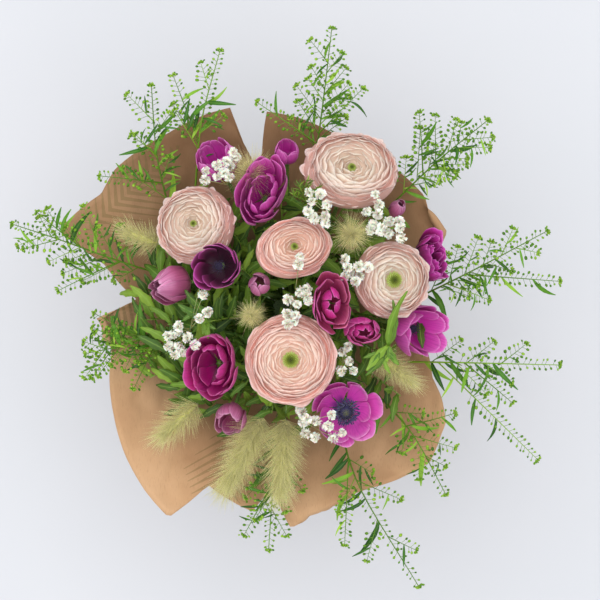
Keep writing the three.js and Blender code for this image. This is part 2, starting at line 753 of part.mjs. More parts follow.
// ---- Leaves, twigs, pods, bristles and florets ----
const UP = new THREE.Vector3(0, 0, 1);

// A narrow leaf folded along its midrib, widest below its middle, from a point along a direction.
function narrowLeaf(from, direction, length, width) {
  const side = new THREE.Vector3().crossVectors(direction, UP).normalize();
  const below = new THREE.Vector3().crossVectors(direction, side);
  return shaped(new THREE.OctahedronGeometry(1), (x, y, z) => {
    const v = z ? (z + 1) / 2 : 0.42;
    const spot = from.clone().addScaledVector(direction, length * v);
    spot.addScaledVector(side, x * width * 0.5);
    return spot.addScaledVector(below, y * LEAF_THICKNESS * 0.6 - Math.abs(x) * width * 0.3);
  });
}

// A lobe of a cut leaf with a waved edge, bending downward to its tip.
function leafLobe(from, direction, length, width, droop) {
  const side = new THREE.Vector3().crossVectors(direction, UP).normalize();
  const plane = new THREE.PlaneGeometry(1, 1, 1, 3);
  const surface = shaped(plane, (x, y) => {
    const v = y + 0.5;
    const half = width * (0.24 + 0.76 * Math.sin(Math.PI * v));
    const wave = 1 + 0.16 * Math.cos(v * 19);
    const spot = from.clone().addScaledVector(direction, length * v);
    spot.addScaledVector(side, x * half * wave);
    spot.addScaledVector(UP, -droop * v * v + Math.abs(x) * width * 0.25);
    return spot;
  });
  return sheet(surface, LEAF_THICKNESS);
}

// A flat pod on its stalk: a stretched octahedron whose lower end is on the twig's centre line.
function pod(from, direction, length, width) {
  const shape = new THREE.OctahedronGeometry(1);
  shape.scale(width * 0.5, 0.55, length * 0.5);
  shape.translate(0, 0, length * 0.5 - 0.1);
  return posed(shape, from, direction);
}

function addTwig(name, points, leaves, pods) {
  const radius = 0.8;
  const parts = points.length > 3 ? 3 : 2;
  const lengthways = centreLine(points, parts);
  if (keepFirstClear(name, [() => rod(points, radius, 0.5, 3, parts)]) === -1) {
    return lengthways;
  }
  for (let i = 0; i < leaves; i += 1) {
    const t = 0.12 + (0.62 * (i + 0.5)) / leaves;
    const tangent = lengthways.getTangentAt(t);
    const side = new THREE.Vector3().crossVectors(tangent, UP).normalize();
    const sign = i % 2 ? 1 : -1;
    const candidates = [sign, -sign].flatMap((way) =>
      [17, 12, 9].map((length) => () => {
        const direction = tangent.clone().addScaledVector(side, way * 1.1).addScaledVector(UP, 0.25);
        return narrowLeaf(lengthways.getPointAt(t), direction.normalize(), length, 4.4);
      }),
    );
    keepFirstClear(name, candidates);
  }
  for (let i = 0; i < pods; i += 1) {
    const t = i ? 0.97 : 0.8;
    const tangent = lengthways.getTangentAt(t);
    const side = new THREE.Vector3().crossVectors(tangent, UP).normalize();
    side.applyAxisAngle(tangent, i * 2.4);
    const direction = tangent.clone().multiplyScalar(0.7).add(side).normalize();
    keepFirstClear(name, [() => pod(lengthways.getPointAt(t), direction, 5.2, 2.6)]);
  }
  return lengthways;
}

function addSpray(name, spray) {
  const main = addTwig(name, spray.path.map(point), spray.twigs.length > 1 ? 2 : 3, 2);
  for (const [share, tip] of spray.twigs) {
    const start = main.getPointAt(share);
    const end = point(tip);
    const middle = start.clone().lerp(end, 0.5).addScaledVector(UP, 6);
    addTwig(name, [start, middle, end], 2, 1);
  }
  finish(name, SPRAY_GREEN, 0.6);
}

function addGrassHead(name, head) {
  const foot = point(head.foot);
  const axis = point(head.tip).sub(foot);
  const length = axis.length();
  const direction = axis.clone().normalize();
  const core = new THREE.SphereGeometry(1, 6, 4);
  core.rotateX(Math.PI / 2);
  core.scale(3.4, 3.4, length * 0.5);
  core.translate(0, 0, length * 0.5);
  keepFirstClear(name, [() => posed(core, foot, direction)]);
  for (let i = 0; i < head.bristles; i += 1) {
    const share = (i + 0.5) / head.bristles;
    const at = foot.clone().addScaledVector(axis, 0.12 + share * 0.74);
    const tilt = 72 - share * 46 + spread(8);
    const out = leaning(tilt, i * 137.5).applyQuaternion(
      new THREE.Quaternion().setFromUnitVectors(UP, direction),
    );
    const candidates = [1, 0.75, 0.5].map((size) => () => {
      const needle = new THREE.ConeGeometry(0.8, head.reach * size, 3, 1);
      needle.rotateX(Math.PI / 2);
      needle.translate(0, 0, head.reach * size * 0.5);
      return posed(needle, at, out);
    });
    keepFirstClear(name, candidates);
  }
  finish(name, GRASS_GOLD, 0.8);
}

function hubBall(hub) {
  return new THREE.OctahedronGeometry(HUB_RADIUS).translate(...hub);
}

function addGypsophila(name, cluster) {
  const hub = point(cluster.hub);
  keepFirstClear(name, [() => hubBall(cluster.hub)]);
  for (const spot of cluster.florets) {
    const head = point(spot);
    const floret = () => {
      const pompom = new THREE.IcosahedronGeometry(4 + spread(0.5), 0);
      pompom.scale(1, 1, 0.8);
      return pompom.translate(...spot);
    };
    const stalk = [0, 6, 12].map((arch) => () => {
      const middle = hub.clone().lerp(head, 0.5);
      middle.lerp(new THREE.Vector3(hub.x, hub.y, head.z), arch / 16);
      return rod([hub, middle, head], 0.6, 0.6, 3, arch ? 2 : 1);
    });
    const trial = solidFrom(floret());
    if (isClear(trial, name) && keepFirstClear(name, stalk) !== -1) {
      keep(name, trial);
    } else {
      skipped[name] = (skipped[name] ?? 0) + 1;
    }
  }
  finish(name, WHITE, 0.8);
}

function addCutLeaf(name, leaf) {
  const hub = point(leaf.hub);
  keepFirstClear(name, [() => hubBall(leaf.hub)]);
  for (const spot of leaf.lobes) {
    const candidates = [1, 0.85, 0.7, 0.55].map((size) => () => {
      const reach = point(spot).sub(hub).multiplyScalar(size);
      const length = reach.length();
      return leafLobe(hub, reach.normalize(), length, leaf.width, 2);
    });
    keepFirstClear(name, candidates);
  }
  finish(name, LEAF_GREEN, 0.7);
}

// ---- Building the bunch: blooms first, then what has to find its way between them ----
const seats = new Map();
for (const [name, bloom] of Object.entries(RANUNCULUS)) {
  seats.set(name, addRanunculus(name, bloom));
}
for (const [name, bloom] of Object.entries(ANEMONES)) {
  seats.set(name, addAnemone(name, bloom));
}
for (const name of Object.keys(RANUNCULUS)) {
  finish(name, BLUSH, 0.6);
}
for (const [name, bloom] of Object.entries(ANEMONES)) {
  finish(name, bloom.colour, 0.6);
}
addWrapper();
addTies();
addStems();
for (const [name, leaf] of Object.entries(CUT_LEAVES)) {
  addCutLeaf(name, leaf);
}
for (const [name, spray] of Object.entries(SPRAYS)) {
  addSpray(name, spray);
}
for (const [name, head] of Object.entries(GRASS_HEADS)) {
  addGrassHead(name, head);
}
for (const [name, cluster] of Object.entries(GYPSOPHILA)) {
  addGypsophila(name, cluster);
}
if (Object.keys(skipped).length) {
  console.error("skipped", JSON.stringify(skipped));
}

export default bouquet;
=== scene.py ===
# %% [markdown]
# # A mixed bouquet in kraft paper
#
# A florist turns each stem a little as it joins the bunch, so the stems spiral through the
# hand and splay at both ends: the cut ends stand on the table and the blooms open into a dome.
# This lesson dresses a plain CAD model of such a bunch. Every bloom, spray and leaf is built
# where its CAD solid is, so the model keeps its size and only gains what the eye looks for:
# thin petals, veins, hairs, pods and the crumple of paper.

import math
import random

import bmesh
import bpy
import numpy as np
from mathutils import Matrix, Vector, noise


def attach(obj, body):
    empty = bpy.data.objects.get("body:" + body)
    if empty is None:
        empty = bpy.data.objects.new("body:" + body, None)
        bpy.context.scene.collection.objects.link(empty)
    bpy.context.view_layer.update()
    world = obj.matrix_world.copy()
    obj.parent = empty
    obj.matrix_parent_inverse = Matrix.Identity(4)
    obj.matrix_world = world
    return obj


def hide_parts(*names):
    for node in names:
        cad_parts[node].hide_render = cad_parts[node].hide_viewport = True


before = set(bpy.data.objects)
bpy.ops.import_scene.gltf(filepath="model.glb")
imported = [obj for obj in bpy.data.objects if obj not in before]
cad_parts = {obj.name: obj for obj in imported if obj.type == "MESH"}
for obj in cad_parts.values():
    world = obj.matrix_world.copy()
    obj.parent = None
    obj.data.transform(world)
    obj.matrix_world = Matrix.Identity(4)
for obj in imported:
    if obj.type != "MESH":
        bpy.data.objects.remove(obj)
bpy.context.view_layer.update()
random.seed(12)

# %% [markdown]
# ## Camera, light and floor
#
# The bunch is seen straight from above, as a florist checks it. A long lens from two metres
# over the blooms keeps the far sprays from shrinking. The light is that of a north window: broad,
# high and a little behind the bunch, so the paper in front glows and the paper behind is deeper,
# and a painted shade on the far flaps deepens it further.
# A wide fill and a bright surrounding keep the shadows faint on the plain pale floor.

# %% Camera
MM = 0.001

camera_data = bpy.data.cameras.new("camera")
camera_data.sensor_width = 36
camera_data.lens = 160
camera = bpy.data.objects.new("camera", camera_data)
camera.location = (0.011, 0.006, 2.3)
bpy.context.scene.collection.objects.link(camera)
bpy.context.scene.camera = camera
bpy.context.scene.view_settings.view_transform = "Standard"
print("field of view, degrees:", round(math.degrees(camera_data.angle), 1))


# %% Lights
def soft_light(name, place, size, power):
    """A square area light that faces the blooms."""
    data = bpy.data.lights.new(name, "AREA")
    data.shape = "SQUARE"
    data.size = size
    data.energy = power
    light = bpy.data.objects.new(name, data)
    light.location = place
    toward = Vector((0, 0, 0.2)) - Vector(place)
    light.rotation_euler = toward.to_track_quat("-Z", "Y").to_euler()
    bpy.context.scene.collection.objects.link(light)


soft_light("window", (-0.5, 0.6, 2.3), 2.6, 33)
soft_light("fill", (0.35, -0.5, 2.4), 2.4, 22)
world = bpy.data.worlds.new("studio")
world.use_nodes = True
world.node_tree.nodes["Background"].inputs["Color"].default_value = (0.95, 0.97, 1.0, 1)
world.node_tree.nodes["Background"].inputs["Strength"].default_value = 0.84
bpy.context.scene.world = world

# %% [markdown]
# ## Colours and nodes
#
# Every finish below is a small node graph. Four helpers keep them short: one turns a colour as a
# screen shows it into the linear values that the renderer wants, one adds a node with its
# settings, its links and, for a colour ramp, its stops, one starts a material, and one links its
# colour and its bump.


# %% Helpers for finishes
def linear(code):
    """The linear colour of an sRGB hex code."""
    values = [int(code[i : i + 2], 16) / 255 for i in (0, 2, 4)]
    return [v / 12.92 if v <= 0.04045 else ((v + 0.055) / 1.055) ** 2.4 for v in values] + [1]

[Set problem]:
Beginning with the line that contains "---- Building the" and ending with the line that contains "before = set(bpy.data.objects)", repeat exactly those lines and no others.

[The result]:
// ---- Building the bunch: blooms first, then what has to find its way between them ----
const seats = new Map();
for (const [name, bloom] of Object.entries(RANUNCULUS)) {
  seats.set(name, addRanunculus(name, bloom));
}
for (const [name, bloom] of Object.entries(ANEMONES)) {
  seats.set(name, addAnemone(name, bloom));
}
for (const name of Object.keys(RANUNCULUS)) {
  finish(name, BLUSH, 0.6);
}
for (const [name, bloom] of Object.entries(ANEMONES)) {
  finish(name, bloom.colour, 0.6);
}
addWrapper();
addTies();
addStems();
for (const [name, leaf] of Object.entries(CUT_LEAVES)) {
  addCutLeaf(name, leaf);
}
for (const [name, spray] of Object.entries(SPRAYS)) {
  addSpray(name, spray);
}
for (const [name, head] of Object.entries(GRASS_HEADS)) {
  addGrassHead(name, head);
}
for (const [name, cluster] of Object.entries(GYPSOPHILA)) {
  addGypsophila(name, cluster);
}
if (Object.keys(skipped).length) {
  console.error("skipped", JSON.stringify(skipped));
}

export default bouquet;
=== scene.py ===
# %% [markdown]
# # A mixed bouquet in kraft paper
#
# A florist turns each stem a little as it joins the bunch, so the stems spiral through the
# hand and splay at both ends: the cut ends stand on the table and the blooms open into a dome.
# This lesson dresses a plain CAD model of such a bunch. Every bloom, spray and leaf is built
# where its CAD solid is, so the model keeps its size and only gains what the eye looks for:
# thin petals, veins, hairs, pods and the crumple of paper.

import math
import random

import bmesh
import bpy
import numpy as np
from mathutils import Matrix, Vector, noise


def attach(obj, body):
    empty = bpy.data.objects.get("body:" + body)
    if empty is None:
        empty = bpy.data.objects.new("body:" + body, None)
        bpy.context.scene.collection.objects.link(empty)
    bpy.context.view_layer.update()
    world = obj.matrix_world.copy()
    obj.parent = empty
    obj.matrix_parent_inverse = Matrix.Identity(4)
    obj.matrix_world = world
    return obj


def hide_parts(*names):
    for node in names:
        cad_parts[node].hide_render = cad_parts[node].hide_viewport = True


before = set(bpy.data.objects)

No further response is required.